O PROCESSO de descentralização de competências para os municípios, tem sido, desde a sua génese, mal gerido. Um verdadeiro processo de descentralização não se resume a uma pura transferência de competências entre a Administração Central e Administração Local, ainda por cima sem recursos.
Um verdadeiro processo de descentralização implica a preservação da autonomia administrativa, financeira, patrimonial, normativa e organizativa interna das autarquias locais; implica a garantia do acesso universal aos bens e serviços públicos necessários à efetivação de direitos constitucionais e a universalização de funções sociais do Estado; implica a coesão nacional, a eficiência e eficácia da gestão pública; implica a clareza na delimitação de responsabilidades e a adequação dos meios às necessidades, por fim, obrigatoriamente, implica a estabilidade de financiamento no exercício das atribuições que lhes estão cometidas. Um verdadeiro processo de descentralização implica o poder de execução, mas implica igualmente o poder de decisão, de planeamento e programação.

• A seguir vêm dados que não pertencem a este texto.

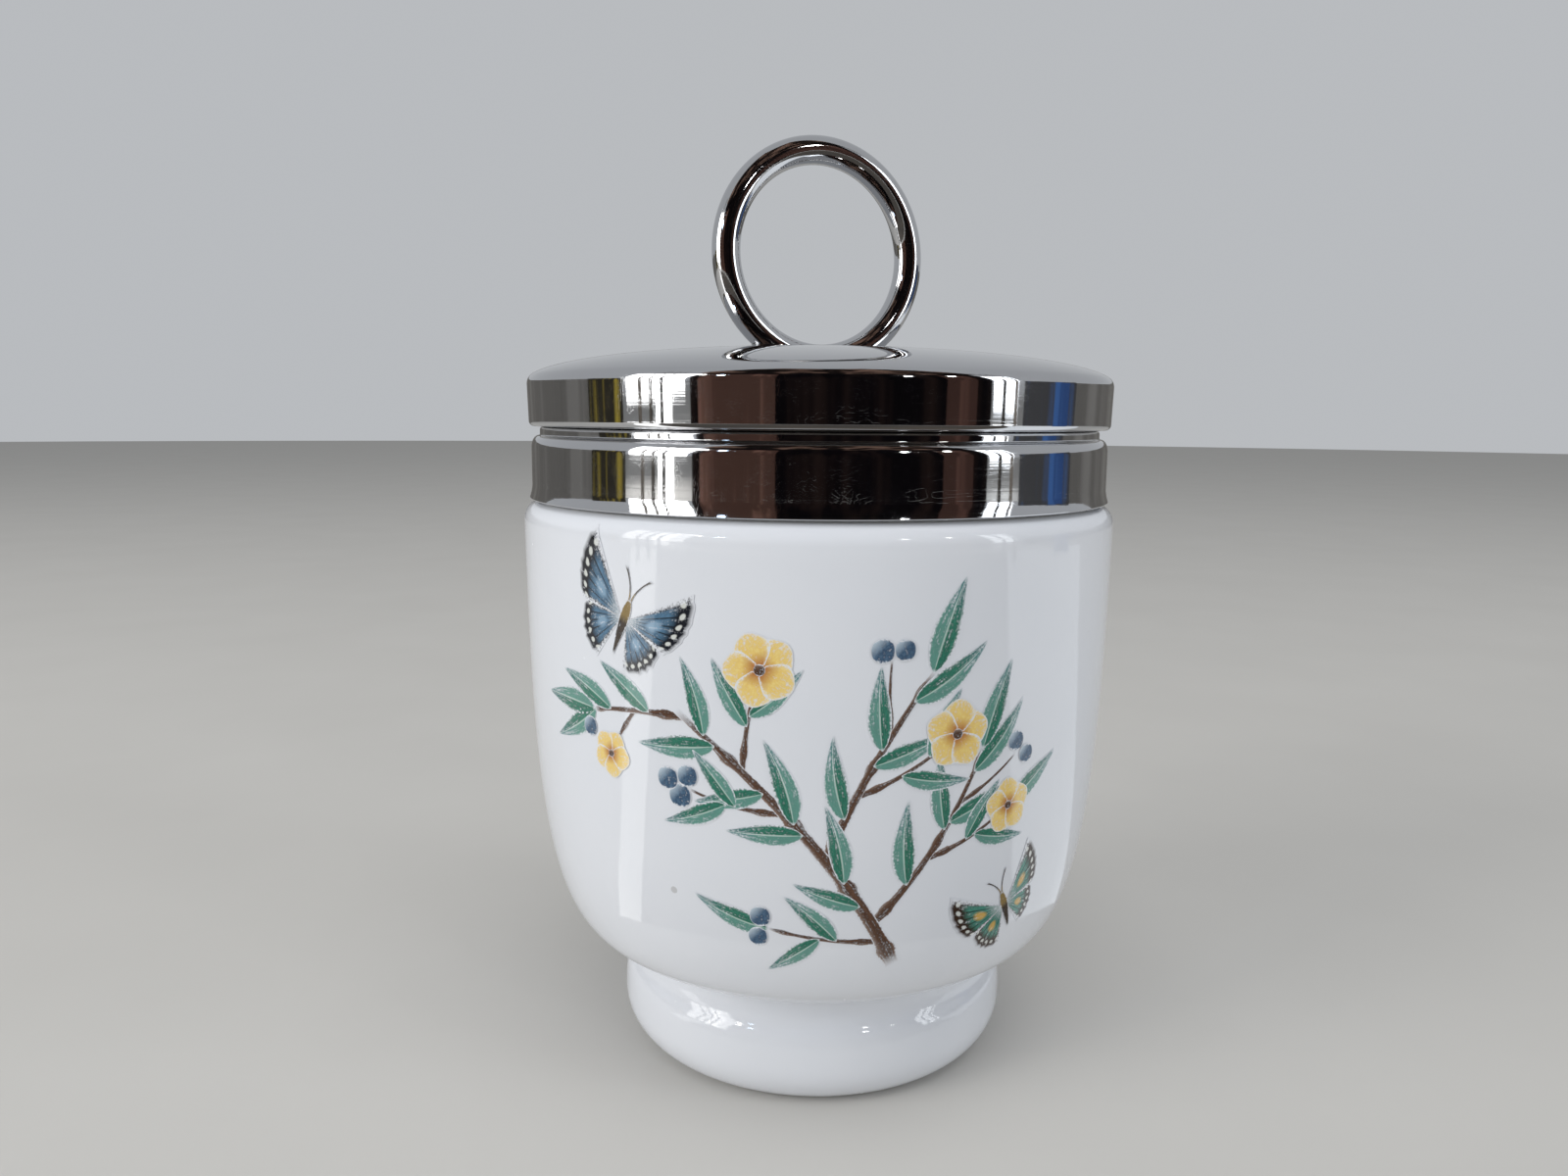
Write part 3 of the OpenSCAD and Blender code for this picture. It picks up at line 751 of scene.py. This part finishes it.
def pick(piece, kind, wanted):
    """Opens a piece in edit mode with only those vertices or edges selected that pass a test."""
    mesh = piece.data
    for parts in (mesh.vertices, mesh.edges, mesh.polygons):
        parts.foreach_set("select", [False] * len(parts))
    bpy.context.tool_settings.mesh_select_mode = (kind == "VERT", kind == "EDGE", False)
    if kind == "VERT":
        for v in mesh.vertices:
            v.select = wanted(v.co / MM)
    else:
        for e in mesh.edges:
            e.select = all(wanted(mesh.vertices[i].co / MM) for i in e.vertices)
    bpy.ops.object.mode_set(mode="EDIT")


def trough(name, width, low, high, rounding):
    """A long round-ended block, from a cylinder with its two halves drawn apart."""
    block = add(name, bpy.ops.mesh.primitive_cylinder_add, vertices=64, radius=width * MM,
                depth=(high - low) * MM, location=(0, 0, (low + high) / 2 * MM),
                rotation=(0, 0, math.pi / 64))
    bpy.ops.object.transform_apply(location=True, rotation=True)
    for side in (-1, 1):
        pick(block, "VERT", lambda p: p.x * side > 0)
        bpy.ops.transform.translate(value=(side * end_x * MM, 0, 0))
        bpy.ops.object.mode_set(mode="OBJECT")
    pick(block, "EDGE", lambda p: p.z < low + 0.01)
    bpy.ops.mesh.bevel(offset=rounding * MM, segments=5)
    bpy.ops.object.mode_set(mode="OBJECT")
    return block


def carve(piece, tool, operation):
    """Adds a tool's solid to a piece or takes it away, and removes the tool."""
    select_piece(piece)
    step = piece.modifiers.new("step", "BOOLEAN")
    step.operation, step.object, step.solver = operation, tool, "EXACT"
    bpy.ops.object.modifier_apply(modifier=step.name)
    bpy.data.objects.remove(tool)


trough_low, trough_top, trough_round = channel_z - lid_t, dome_top - 0.45, 0.5
carve(lid, trough("pressed_trough", wire_r + channel_gap + lid_t, trough_low, trough_top,
                  trough_round), "UNION")
hole = add("stud_hole", bpy.ops.mesh.primitive_cylinder_add, vertices=64,
           radius=(stud_r + play) * MM, depth=2 * MM, location=(0, 0, (channel_z - 0.8) * MM))
carve(lid, hole, "DIFFERENCE")
select_piece(lid)
bpy.ops.object.shade_smooth_by_angle(angle=math.radians(SHARP))
lid_bead_r, lid_bead_depth, lid_bead_turns = lid_r - lid_t - 0.45, 0.65, 0.9
join(lid, roll_thread("lid_thread", lid_bead_r, lid_bead_depth, step_z + BEAD, lid_bead_turns))
lid.data.materials.append(chrome("lid_chrome", CHROME, 0.03, 0.6, 0.5))
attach(lid, "lid_body")
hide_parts("lid_shell")

# ---------------------------------------------------------------- Lifting ring
# The ring is a closed loop of round wire, cast in one with a short stud, polished and chromed.
# It stands upright in the lid's trough, and the stud's end is peened over the washer.
washer_t, washer_top = 0.7, channel_z - lid_t - play
peen_top, peen_h, peen_r = washer_top - washer_t - play, 0.6, 2.5
ring = add("lifting_ring_loop", bpy.ops.mesh.primitive_torus_add, major_segments=192,
           minor_segments=48, major_radius=ring_c * MM, minor_radius=wire_r * MM,
           rotation=(math.pi / 2, 0, 0), location=(0, 0, ring_z * MM))
bpy.ops.object.transform_apply(location=True, rotation=True)
bpy.ops.object.shade_smooth()
stud = turn("ring_stud", [(0, peen_top - peen_h)]
            + curve((1.2, peen_top - peen_h), (2.1, peen_top - 0.58), (peen_r, peen_top - 0.4),
                    (peen_r, peen_top - 0.08), 8)
            + [(peen_r - 0.08, peen_top), (stud_r, peen_top), (stud_r, ring_z - ring_c),
               (0, ring_z - ring_c)])
join(ring, stud)
ring.data.materials.append(chrome("ring_chrome", CHROME, 0.04, 0.9, 0.55))
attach(ring, "lid_body")
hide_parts("lifting_ring")

# ---------------------------------------------------------------- Solder round the ring
# Solder fills the trough round the ring and stands up as a thin bright fillet where the wire
# leaves the dome. It was run in hot, so it is smooth, and it was chromed with the lid.
FILLET, FILLET_POINTS, SUNK = 0.34, 144, 0.12


def round_the_wire(share, height, out):
    """A point on the line where the ring leaves the dome, lifted by height and moved out."""
    a = math.tau * share
    drop = ring_z - dome_top - height
    x = math.sqrt(ring_r ** 2 - drop ** 2) * math.cos(a)
    far = math.hypot(x, drop)
    y = math.copysign(math.sqrt(max(wire_r ** 2 - (far - ring_c) ** 2, 0)), math.sin(a))
    gx, gy = (far - ring_c) * x / far, y
    long = math.hypot(gx, gy) or 1
    x, y = x + out * gx / long, y + out * gy / long
    return (x * MM, y * MM, (dome_height(math.hypot(x, y)) + height) * MM)


solder = add("ring_solder_fillet", bpy.ops.mesh.primitive_circle_add, vertices=FILLET_POINTS,
             radius=7 * MM, fill_type="NGON", location=(0, 0, 0))
# The fillet's hollow bend, as (out from the wire, height), with both its ends sunk in the metal.
bend = [(-SUNK, FILLET)] + [(FILLET * (1 - math.cos(a)), FILLET * (1 - math.sin(a)))
                            for a in (math.pi / 2 * k / 7 for k in range(8))] + [(FILLET, -SUNK)]
for level in range(len(bend)):
    if level:
        bpy.ops.object.mode_set(mode="EDIT")
        bpy.ops.mesh.extrude_region_move(TRANSFORM_OT_translate={"value": (0, 0, MM)})
        bpy.ops.object.mode_set(mode="OBJECT")
    raised = [v for v in solder.data.vertices if v.select]
    for i, v in enumerate(raised):
        v.co = round_the_wire(i / FILLET_POINTS, *bend[level])
close_up(solder, 50)
solder.data.materials.append(chrome("solder_chrome", (0.60, 0.60, 0.60), 0.09, 0.3, 0.8))
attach(solder, "lid_body")
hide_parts("ring_solder")

# ---------------------------------------------------------------- Stud washer
# A plain steel washer, punched from sheet, lies under the dome between it and the peened stud,
# and spreads the pull of the ring.
washer_in, washer_r, washer_low, washer_round = stud_r + play, 3.6, washer_top - washer_t, 0.2
washer = turn("stud_washer_disc",
              [(washer_in, washer_low + 0.1), (washer_in + 0.08, washer_low)]
              + straight((washer_in + 0.1, washer_low), (washer_r - 0.22, washer_low))
              + arc((washer_r - washer_round, washer_low + washer_round), washer_round, 270, 360, 5)
              + arc((washer_r - washer_round, washer_top - washer_round), washer_round, 0, 90, 5)
              + straight((washer_r - 0.22, washer_top), (washer_in + 0.1, washer_top))
              + [(washer_in, washer_top - 0.1), (washer_in, washer_low + 0.1)])
washer.data.materials.append(chrome("washer_steel", (0.50, 0.49, 0.48), 0.28, 1.0, 1.0))
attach(washer, "lid_fixing")
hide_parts("stud_washer")

# ---------------------------------------------------------------- Table, lamps and camera
# The cup stands on a plain pale table in soft light from both sides and above. Screens all
# round it, and a painted shadow and painted light lying flat on the table, are seen only as
# reflections in the chrome and the glaze.
table = add("table", bpy.ops.mesh.primitive_circle_add, vertices=96, radius=2.6,
            fill_type="TRIFAN", location=(0, 0, 0))
table_finish, tree, shader, place = new_finish("table_finish")
pale = tint(tree, noise(tree, place, 30.0, 4.0), (0.62, 0.605, 0.575, 1), (0.66, 0.645, 0.615, 1))
tree.links.new(pale, shader.inputs["Base Color"])
shader.inputs["Roughness"].default_value = 0.6
shader.inputs["Specular IOR Level"].default_value = 0.0
table.data.materials.append(table_finish)

# Lamps point at the middle of the cup, in metres above the table.
CUP_MIDDLE = 0.05


def around_cup(side, rise, distance):
    """A place seen from the cup at so many degrees right of the camera and above the table."""
    a, e = math.radians(FRONT + side), math.radians(rise)
    return (distance * math.sin(a) * math.cos(e), -distance * math.cos(a) * math.cos(e),
            distance * math.sin(e) + CUP_MIDDLE)


def lamp(name, side, rise, distance, width, height, power, colour=(1, 1, 1), mirrored=True):
    """A soft lamp that points at the cup. It isn't seen in the chrome if it isn't mirrored."""
    light = bpy.data.lights.new(name, "AREA")
    light.shape, light.size, light.size_y = "RECTANGLE", width, height
    light.energy, light.color = power, colour
    made = bpy.data.objects.new(name, light)
    bpy.context.scene.collection.objects.link(made)
    made.location = around_cup(side, rise, distance)
    aim = Vector((0, 0, CUP_MIDDLE)) - made.location
    made.rotation_euler = aim.to_track_quat("-Z", "Y").to_euler()
    made.visible_glossy = mirrored


# Daylight comes from a window at the left, a strip at the right and from above. Four small
# lamps make the bright points in the chrome and on the foot.
DAY, SKY, LAMPLIGHT = (1.0, 0.99, 0.97), (0.92, 0.96, 1.0), (1.0, 0.96, 0.90)
lamp("left_window", -61, 16, 0.9, 0.42, 0.55, 3.4, DAY)
lamp("left_low", -56, 12, 0.42, 0.05, 0.24, 0.12, DAY)
lamp("right_strip", 71, 14, 0.9, 0.18, 0.5, 1.3, SKY)
lamp("overhead", 20, 72, 1.0, 0.7, 0.7, 2.9, mirrored=False)
for n, (side, rise, colour) in enumerate(((-44, 27, LAMPLIGHT), (-36, 25, (0.62, 0.80, 1.0)),
                                          (33, 26, (1.0, 1.0, 1.0)), (51, 28, (1.0, 0.97, 0.92)))):
    lamp("ceiling_%d" % n, side, rise, 0.56, 0.026, 0.038, 0.06, colour)


def screen(name, start, end, foot, head, first, second, size, glow=0.0):
    """A curved screen that only mirrors in the cup, mottled in two colours. It spans the sides
    from start to end, between a foot and a head that are each (distance, height). A glow above
    nothing makes it shine in its second colour, as painted light."""
    made = add(name, bpy.ops.mesh.primitive_plane_add, size=1, location=(0, 0, 0))
    bpy.ops.object.mode_set(mode="EDIT")
    bpy.ops.mesh.subdivide(number_cuts=24)
    bpy.ops.object.mode_set(mode="OBJECT")
    for v in made.data.vertices:
        distance, height = (a + (b - a) * (v.co.y + 0.5) for a, b in zip(foot, head))
        x, y, _ = around_cup(start + (v.co.x + 0.5) * (end - start), 0, distance)
        v.co = (x, y, height)
    finish, tree, shader, place = new_finish(name + "_finish")
    tall = node(tree, "Mapping", {"Vector": place, "Scale": (1.0, 1.0, 0.12)}).outputs[0]
    patches = ramp(tree, noise(tree, tall, size, 3.0), 0.48, 0.62)
    tree.links.new(tint(tree, patches, (*first, 1), (*second, 1)), shader.inputs["Base Color"])
    shader.inputs["Roughness"].default_value = 0.9
    shader.inputs["Specular IOR Level"].default_value = 0.0
    shader.inputs["Emission Color"].default_value = (*second, 1)
    shader.inputs["Emission Strength"].default_value = glow
    made.data.materials.append(finish)
    made.visible_camera = made.visible_diffuse = made.visible_shadow = False


screen("dark_screen", -46, 64, (0.62, 0), (0.62, 0.55),
       (0.006, 0.005, 0.006), (0.024, 0.015, 0.013), 8.0)
screen("top_screen", -50, 68, (0.62, 0.55), (0.15, 0.95),
       (0.02, 0.015, 0.014), (0.34, 0.21, 0.16), 9.0)
screen("brown_screen_left", -43, -15, (0.60, 0), (0.60, 0.42),
       (0.12, 0.065, 0.05), (0.36, 0.19, 0.145), 13.0)
screen("brown_screen_right", 46, 58, (0.60, 0), (0.60, 0.42),
       (0.08, 0.043, 0.035), (0.17, 0.088, 0.07), 13.0)
# The blue screen glows a little, as painted light, so that it shows bright in the chrome.
screen("blue_screen", 94, 103, (0.42, 0), (0.42, 0.10),
       (0.03, 0.06, 0.17), (0.06, 0.14, 0.36), 30.0, 0.3)
screen("left_screen", -93, -75, (0.70, 0), (0.70, 0.15),
       (0.05, 0.045, 0.035), (0.52, 0.40, 0.07), 26.0)
screen("right_screen", 79, 109, (0.70, 0), (0.70, 0.15),
       (0.10, 0.10, 0.105), (0.10, 0.17, 0.36), 14.0)
screen("back_screen", 109, 267, (0.75, 0), (0.75, 0.13),
       (0.22, 0.21, 0.196), (0.33, 0.318, 0.30), 7.0)
for n, side in enumerate((-66.5, -61.8, -57.2, 67.6, 73.0)):
    screen("window_bar_%d" % n, side, side + 1.5, (0.36, 0), (0.36, 0.4),
           (0.04, 0.036, 0.03), (0.30, 0.26, 0.22), 20.0)
# Painted shadow and painted light on the table, seen only in the glaze and the chrome: a dark sheet
# for shade in front of the cup, and two glowing sheets for window light at its sides.
screen("table_shade", -58, 71, (0.04, MM), (0.5, MM),
       (0.10, 0.09, 0.08), (0.14, 0.12, 0.10), 8.0)
screen("table_light_left", -69, -58, (0.04, MM), (0.5, MM),
       (0.90, 0.89, 0.87), (0.95, 0.94, 0.92), 8.0, 1.2)
screen("table_light_right", 71, 112, (0.04, MM), (0.5, MM),
       (0.84, 0.87, 0.90), (0.90, 0.93, 0.95), 8.0, 0.35)

world = bpy.data.worlds.new("studio")
bpy.context.scene.world = world
world.use_nodes = True
tree = world.node_tree
seen = node(tree, "LightPath").outputs
# The world lights the cup a little less than it shows behind it and in its reflections.
AMBIENT, BACKDROP = 0.40, 0.52
shown = sum_of(tree, "MAXIMUM", seen["Is Camera Ray"], seen["Is Glossy Ray"])
shown = sum_of(tree, "MAXIMUM", shown, seen["Is Transmission Ray"])
sky = tree.nodes["Background"]
sky.inputs["Color"].default_value = (0.93, 0.96, 1.0, 1)
tree.links.new(ramp(tree, shown, 0.0, 1.0, AMBIENT, BACKDROP), sky.inputs["Strength"])

# The camera stands where the photograph was taken from. Lengths are in metres, turns in degrees.
EYE_BACK, EYE_HEIGHT, LOOK_DOWN, LOOK_LEFT, LEAN = 0.1154, 0.06223, 8.5, 1.6, 0.45
camera = bpy.data.objects.new("camera", bpy.data.cameras.new("camera"))
bpy.context.scene.collection.objects.link(camera)
camera.data.lens, camera.data.sensor_width = 26.55, 36.0
camera.data.clip_start, camera.data.clip_end = 0.005, 20.0
turned = (Matrix.Rotation(math.radians(FRONT + LOOK_LEFT), 4, "Z")
          @ Matrix.Rotation(math.radians(90 - LOOK_DOWN), 4, "X")
          @ Matrix.Rotation(math.radians(LEAN), 4, "Z"))
front = math.radians(FRONT)
camera.matrix_world = Matrix.Translation((EYE_BACK * math.sin(front), -EYE_BACK * math.cos(front),
                                          EYE_HEIGHT)) @ turned
bpy.context.scene.camera = camera

bpy.context.scene.view_settings.view_transform = "Standard"
bpy.context.view_layer.update()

É preciso esclarecer: descentralizar sim, desde que existam meios técnicos e financeiros ajustados às necessidades. As autarquias não são, e não podem ser, simples tarefeiros de matérias cujo Estado Central pretende descartar. A descentralização de competências só pode ter um objetivo, o de beneficiar as populações, e com o atual modelo que o governo pretende implementar, o que está em causa é exatamente o contrário.
Na saúde, a competência das autarquias deve centrar-se na prevenção da doença e na implementação e promoção de projetos de estilos de vida saudáveis, e não na gestão de cuidados de saúde primários. A verdade é que nenhum dos atuais problemas dos Cuidados de Saúde Primários vai ser resolvido com esta transferência, logo o que se vai transferir será o problema para outra entidade que também não terá a capacidade para os resolver.
No concelho do Seixal, com 170.000 habitantes, existem nove instalações de saúde e regista-se um défice de três equipamentos, para além da falta médicos e enfermeiros de família, deixando 40.000 utentes sem o devido enquadramento. Segundo o mapa do governo sobre as despesas para as instalações já existentes, foram gastos em 2018 zero euros em seguros dos estabelecimentos de saúde; 492€ em arranjos exteriores; 871€ em manutenção de elevadores; 1053€ em manutenção de sistemas de deteção de incêndios e extintores, entre outros.
Se adicionarmos os valores que o governo propõe transferir para a conservação e reabilitação destas nove unidades, chegamos à soma de 123.365€, que se dividirmos por nove totaliza 13.700€, por cada uma, por ano.
Tendo em conta que estimamos uma necessidade de investimentos imediata de cinco milhões de euros, para a requalificação destas instalações de saúde, podemos concluir que seriam necessários cerca de 40 anos para perfazer esse montante.
Em janeiro quando participei na conferência «Os Caminhos da Descentralização», no Porto, ficou clara a rejeição massiva das autarquias a um processo de enfraquecimento do Poder Local Democrático. O que está agora perto de se tornar realidade é a suspensão do modelo de descentralização proposto pelo governo de forma a que este possa ser renegociado.
Congratulamo-nos com isso e esperamos que esteja para breve, para que a descentralização possa avançar e que da mesma resultem benefícios claros para as populações.